### Dataset excerpt
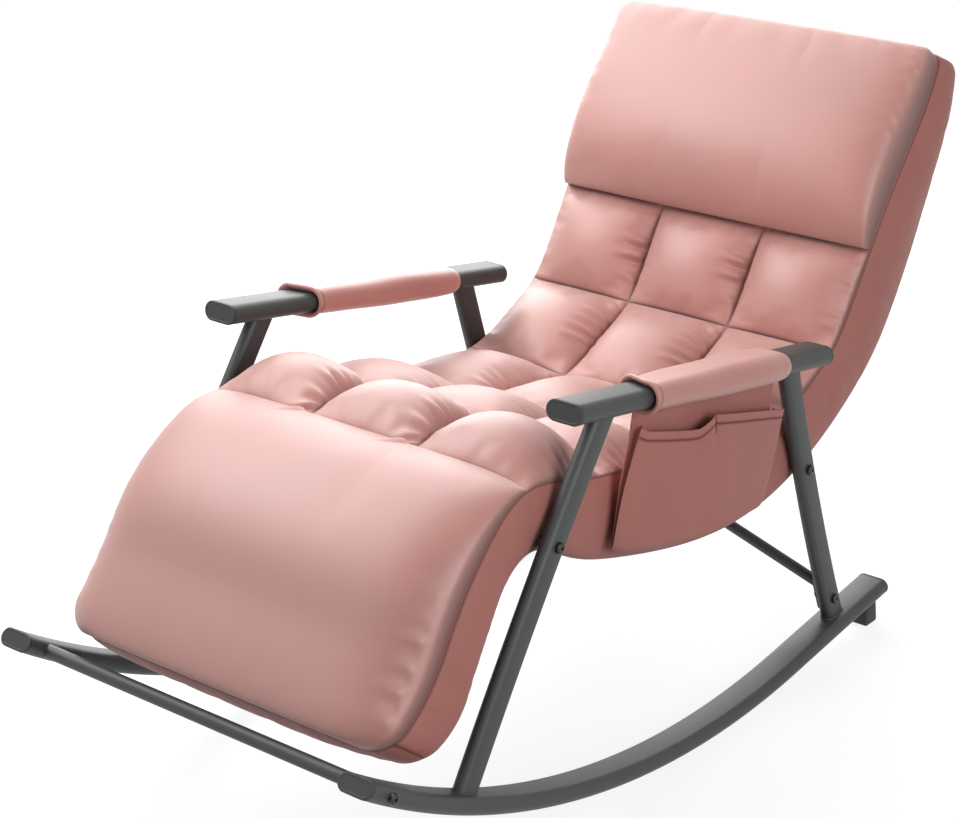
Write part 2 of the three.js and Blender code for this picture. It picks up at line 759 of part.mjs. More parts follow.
function buildBraceFixing(name, sign) {
  const nutOuter = plateInnerX - fitGap;
  const nutInner = nutOuter - nutHeight;
  const bolt = boltGeometry(sign, legOuterX + fitGap, nutInner - boltTail, boltDiameter, braceBoltAt);
  addPiece(`brace_bolt_${name}`, bolt, boltSteel);
  const nut = new THREE.CylinderGeometry(nutWidth / 2, nutWidth / 2, nutHeight, hexagonFacets);
  nut.rotateZ(Math.PI / 2);
  nut.translate(sign * (nutInner + nutOuter) / 2, braceBoltAt.y, braceBoltAt.z);
  const inner = sign * (nutInner - cutOverrun);
  const outer = sign * (nutOuter + cutOverrun);
  const bore = crossRound(boltDiameter + 2 * fitGap, inner, outer, braceBoltAt);
  addPiece(`brace_nut_${name}`, cut(nut, bore), boltSteel);
}

// A stop block: it stands on the floor and its top is cut to the runner's underside
function buildStop(name, sign) {
  const place = onRunnerTail(runnerTail - stopInset);
  const half = { x: stopWidth / 2, y: stopDepth / 2 };
  const shape = new THREE.Shape();
  shape.moveTo(-half.x, -half.y);
  shape.lineTo(half.x, -half.y);
  shape.lineTo(half.x, half.y);
  shape.lineTo(-half.x, half.y);
  const block = new THREE.ExtrudeGeometry(shape, { depth: place.z, bevelEnabled: false });
  const position = block.getAttribute('position');
  for (let i = 0; i < position.count; i += 1) {
    const taper = THREE.MathUtils.lerp(1, stopTopShare, position.getZ(i) / place.z);
    position.setX(i, position.getX(i) * taper);
    position.setY(i, position.getY(i) * taper);
  }
  block.translate(sign * sideX, place.y, 0);
  addPiece(`rear_stop_${name}`, cut(block, runnerTool(sign)), stopRubber);
}

// Under cover, with holes where the seat bushes pass its walls
function buildCover() {
  const outside = seatBand(0, 1, 0, coverHeight, coverHalf);
  const room = seatBand(
    coverEndShare,
    1 - coverEndShare,
    coverFloor,
    coverHeight + cutOverrun,
    coverHalf - coverWall,
  );
  const holes = [frontLeg, rearLeg].map((leg) => {
    const reach = coverHalf + cutOverrun;
    return crossRound(bushDiameter + 2 * fitGap, -reach, reach, leg.boltAt);
  });
  addPiece('seat_under_cover', cut(outside, room, ...holes), coverCloth);
}

const seatTubeRuns = runStations(seatTubeEndShare, 1 - seatTubeEndShare);

function seatTubePath(x) {
  const places = seatTubeRuns.map((run) => seatPlace(run, seatTubeAbove));
  const placeAt = (t) => {
    const index = Math.min(Math.floor(t * (places.length - 1)), places.length - 2);
    const share = t * (places.length - 1) - index;
    return places[index].clone().lerp(places[index + 1], share);
  };
  return new SideCurve(x, placeAt);
}

function buildSeatFrame() {
  const section = ovalSection(seatTubeDiameter, seatTubeDiameter, seatTubeWall);
  for (const { side, sign } of sides) {
    const tube = sweep(section, seatTubePath(sign * seatTubeX), seatTubeRuns.length - 1);
    addPiece(`seat_side_tube_${side}`, tube, bareSteel);
  }
  const reach = seatTubeX - seatTubeDiameter / 2 - fitGap;
  seatCrossShares.forEach((run, i) => {
    const place = seatPlace(run, seatTubeAbove);
    const bore = seatCrossDiameter - 2 * seatTubeWall;
    const tube = crossRound(seatCrossDiameter, -reach, reach, place, bore);
    addPiece(`seat_cross_tube_${i + 1}`, tube, bareSteel);
  });
}

const strapAbove = seatTubeAbove + seatTubeDiameter / 2 + 2 * fitGap;

function buildStraps() {
  strapShares.forEach((run, i) => {
    const low = strapAbove;
    const high = strapAbove + strapThickness;
    const half = seatTubeX + seatTubeDiameter / 2;
    const strap = seatBand(run - strapRunShare, run + strapRunShare, low, high, half);
    addPiece(`webbing_strap_${i + 1}`, strap, webbing);
  });
}

function buildFoam() {
  const low = strapAbove + strapThickness + 2 * fitGap;
  const high = coverHeight - fitGap;
  const half = coverHalf - coverWall - fitGap;
  const slab = seatBand(foamEndShare, 1 - foamEndShare, low, high, half);
  addPiece('foam_slab', slab, foam);
}

// Stations of a run of equal bays, each split at the same shares
function bayStations(bays, shares) {
  const stations = [];
  for (let bay = 0; bay < bays; bay += 1) {
    for (const share of shares) stations.push((bay + share) / bays);
  }
  stations.push(1);
  return stations;
}

// How far a bay stands proud, from 0 at its seams to 1 at its middle
function swell(station, bays, power) {
  const share = station * bays - Math.floor(station * bays);
  return Math.sin(Math.PI * share) ** power;
}

// A cushion: stuffed bays between sewn channels, sides that bulge and draw in to the top seam
function cushionGeometry({ from, to, rows, columns, crown, power, rowShares, columnShares }) {
  const low = coverHeight + fitGap;
  const foot = seatWidth / 2 - coverInset;
  const rowRuns = bayStations(rows, rowShares).map((share) => THREE.MathUtils.lerp(from, to, share));
  const columnStations = bayStations(columns, columnShares);
  const positions = [];
  const sections = runStations(from, to, rowRuns).map((run) => {
    const rowStation = (run - from) / (to - from);
    const seamAbove = seamHeight(run);
    const along = swell(rowStation, rows, power);
    const backShare = Math.max(run - crotchSeamShare, 0) / (1 - crotchSeamShare);
    const bulge = seatWidth / 2 + headSpread * backShare;
    const seam = bulge - cushionSeamInset;
    const top = columnStations.map((columnStation) => {
      const full = along * swell(columnStation, columns, power);
      const isEdge = columnStation === 0 || columnStation === 1;
      const channel = isEdge ? 0 : channelDepth * (1 - full);
      const x = THREE.MathUtils.lerp(-seam, seam, columnStation);
      return [x, seamAbove - channel + crown * full];
    });
    const middle = (low + seamAbove) / 2;
    const outline = [[-foot, low], [-bulge, middle], ...top, [bulge, middle], [foot, low]];
    for (const [x, above] of outline) {
      const place = seatPlace(run, above);
      positions.push(x, place.y, place.z);
    }
    return outline.map(([x, above]) => new THREE.Vector2(x, above));
  });

  const ring = sections[0].length;
  const indices = [];
  for (let i = 0; i + 1 < sections.length; i += 1) {
    for (let j = 0; j < ring; j += 1) {
      const a = i * ring + j;
      const b = i * ring + ((j + 1) % ring);
      indices.push(a, b, a + ring, b, b + ring, a + ring);
    }
  }
  const closeEnd = (section, first, flip) => {
    for (const [a, b, c] of THREE.ShapeUtils.triangulateShape(section, [])) {
      indices.push(first + a, first + (flip ? c : b), first + (flip ? b : c));
    }
  };
  closeEnd(sections[0], 0, false);
  closeEnd(sections[sections.length - 1], ring * (sections.length - 1), true);
  const geometry = new THREE.BufferGeometry();
  geometry.setAttribute('position', new THREE.Float32BufferAttribute(positions, 3));
  geometry.setIndex(indices);
  geometry.computeVertexNormals();
  return geometry;
}

function buildCushions() {
  const tufted = {
    columns: tuftColumns,
    crown: tuftCrown,
    power: tuftPower,
    rowShares: tuftRowShares,
    columnShares: tuftColumnShares,
  };
  const plain = {
    rows: 1,
    columns: 1,
    rowShares: panelRowShares,
    columnShares: panelColumnShares,
  };
  const legRest = { crown: legRestCrown, power: panelPower };
  const head = { crown: headCrown, power: headPower };
  const cushions = [
    { name: 'leg_rest_cushion', from: 0, to: kneeSeamShare, ...plain, ...legRest },
    { name: 'seat_cushion', from: kneeSeamShare, to: crotchSeamShare, ...tufted, rows: 3 },
    { name: 'back_cushion', from: crotchSeamShare, to: headSeamShare, ...tufted, rows: 2 },
    { name: 'head_cushion', from: headSeamShare, to: 1, ...plain, ...head },
  ];
  for (const { name, from, to, ...form } of cushions) {
    const geometry = cushionGeometry({
      from: from + cushionGapShare,
      to: to - cushionGapShare,
      ...form,
    });
    addPiece(name, geometry, leather);
  }
}

for (const { side, sign } of sides) {
  buildRunner(side, sign);
  buildRunnerCaps(side, sign);
  buildStop(side, sign);
  for (const leg of [frontLeg, rearLeg]) {
    buildLeg(leg, side, sign);
    buildSeatBolt(leg, side, sign);
  }
  buildArm(side, sign);
  buildBraceFixing(side, sign);
}
buildPocket();
buildCrossTube();
buildBrace();
buildCover();
buildSeatFrame();
buildStraps();
buildFoam();
buildCushions();

// The origin is on the floor under the middle of the whole chair
const chairBox = new THREE.Box3().setFromObject(chair);
chair.position.y = -(chairBox.min.y + chairBox.max.y) / 2;

export default chair;
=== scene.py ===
# Lounge rocking chair: tufted pad, padded arms, side pocket and a frame of flat oval tube
# Metres, +Z up. The sitter faces -Y and the side with the pocket is +X.
import math

import bmesh
import bpy
import numpy as np
from mathutils import Matrix, Vector


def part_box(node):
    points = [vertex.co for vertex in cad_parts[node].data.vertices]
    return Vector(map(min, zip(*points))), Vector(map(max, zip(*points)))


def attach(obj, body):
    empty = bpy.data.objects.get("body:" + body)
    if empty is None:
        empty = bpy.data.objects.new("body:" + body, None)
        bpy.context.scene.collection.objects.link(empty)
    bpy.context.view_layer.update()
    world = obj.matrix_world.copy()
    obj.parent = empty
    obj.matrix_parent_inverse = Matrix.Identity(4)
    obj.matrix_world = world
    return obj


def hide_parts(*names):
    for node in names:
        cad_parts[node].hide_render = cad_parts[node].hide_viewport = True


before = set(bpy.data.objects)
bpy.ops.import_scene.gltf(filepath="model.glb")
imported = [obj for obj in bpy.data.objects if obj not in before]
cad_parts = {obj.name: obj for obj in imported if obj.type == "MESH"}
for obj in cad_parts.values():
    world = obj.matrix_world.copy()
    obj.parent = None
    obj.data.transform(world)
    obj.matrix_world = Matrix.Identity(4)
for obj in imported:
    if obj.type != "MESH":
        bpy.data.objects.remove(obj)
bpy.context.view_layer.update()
print("frame loaded")
sides = (("left", 1), ("right", -1))


# Small helpers for modelling by hand
def deselectAll():
    if bpy.context.object and bpy.context.object.mode != "OBJECT":
        bpy.ops.object.mode_set(mode="OBJECT")
    bpy.ops.object.select_all(action="DESELECT")


def makeActive(piece):
    deselectAll()
    piece.select_set(True)
    bpy.context.view_layer.objects.active = piece


def editMode(piece):
    makeActive(piece)
    bpy.ops.object.mode_set(mode="EDIT")
    bpy.ops.mesh.select_mode(type="VERT")


def leaveEdit():
    bpy.ops.object.mode_set(mode="OBJECT")


def selectAll():
    bpy.ops.mesh.select_all(action="SELECT")


def extrude(value):
    bpy.ops.mesh.extrude_region_move(TRANSFORM_OT_translate={"value": value})


def turnOutward(piece):
    # all faces look out of the piece
    editMode(piece)
    selectAll()
    bpy.ops.mesh.normals_make_consistent(inside=False)
    leaveEdit()


def newPiece(name, add, **options):
    deselectAll()
    add(**options)
    bpy.context.object.name = name
    return bpy.context.object


def selectWhere(piece, test, kind="VERT"):
    # picks vertices, edges or faces of the piece in edit mode by a test on their middle
    bpy.ops.mesh.select_mode(type=kind)
    bpy.ops.mesh.select_all(action="DESELECT")
    shape = bmesh.from_edit_mesh(piece.data)
    if kind == "VERT":
        for vert in shape.verts:
            vert.select = test(vert.co)
    elif kind == "EDGE":
        for edge in shape.edges:
            edge.select = test((edge.verts[0].co + edge.verts[1].co) / 2)
    else:
        for face in shape.faces:
            face.select = test(face.calc_center_median())
    shape.select_flush_mode()
    bmesh.update_edit_mesh(piece.data)


def applyPlace(piece):
    makeActive(piece)
    bpy.ops.object.transform_apply(location=True, rotation=True, scale=True)


def smooth(piece, degrees=32):
    makeActive(piece)
    bpy.ops.object.shade_smooth_by_angle(angle=math.radians(degrees))


def addBevel(piece, width, segments=3, degrees=40):
    bevel = piece.modifiers.new("bevel", "BEVEL")
    bevel.width = width
    bevel.segments = segments
    bevel.limit_method = "ANGLE"
    bevel.angle_limit = math.radians(degrees)
    makeActive(piece)
    bpy.ops.object.modifier_apply(modifier=bevel.name)


def cutAway(piece, tool):
    boolean = piece.modifiers.new("cut", "BOOLEAN")
    boolean.object = tool
    boolean.operation = "DIFFERENCE"
    boolean.solver = "EXACT"
    makeActive(piece)
    bpy.ops.object.modifier_apply(modifier=boolean.name)
    bpy.data.objects.remove(tool)


def finishPiece(piece, material, slotName, *nodes):
    piece.data.materials.clear()
    piece.data.materials.append(material)
    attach(piece, "root")
    if nodes:
        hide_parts(*nodes)
    return piece


def setValues(piece, name, values):
    attribute = piece.data.attributes.new(name, "FLOAT", "POINT")
    attribute.data.foreach_set("value", np.array(values, np.float32))


def getValues(mesh, name):
    values = np.zeros(len(mesh.vertices), np.float32)
    mesh.attributes[name].data.foreach_get("value", values)
    return values


def gridFaces(rows, columns):
    # four-sided faces over rows of points that are numbered one row after the other
    return [(a, a + 1, a + columns + 1, a + columns)
            for j in range(rows - 1) for a in range(j * columns, (j + 1) * columns - 1)]


def meshFrom(name, points, faces):
    mesh = bpy.data.meshes.new(name)
    mesh.from_pydata([tuple(map(float, p)) for p in points], [], faces)
    mesh.update()
    piece = bpy.data.objects.new(name, mesh)
    bpy.context.scene.collection.objects.link(piece)
    return piece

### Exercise
Everything from the line with "the whole chair" through the line with "if empty is", both ends included, should be repeated exactly; nothing else should appear.

### Written answer
// The origin is on the floor under the middle of the whole chair
const chairBox = new THREE.Box3().setFromObject(chair);
chair.position.y = -(chairBox.min.y + chairBox.max.y) / 2;

export default chair;
=== scene.py ===
# Lounge rocking chair: tufted pad, padded arms, side pocket and a frame of flat oval tube
# Metres, +Z up. The sitter faces -Y and the side with the pocket is +X.
import math

import bmesh
import bpy
import numpy as np
from mathutils import Matrix, Vector


def part_box(node):
    points = [vertex.co for vertex in cad_parts[node].data.vertices]
    return Vector(map(min, zip(*points))), Vector(map(max, zip(*points)))


def attach(obj, body):
    empty = bpy.data.objects.get("body:" + body)
    if empty is None:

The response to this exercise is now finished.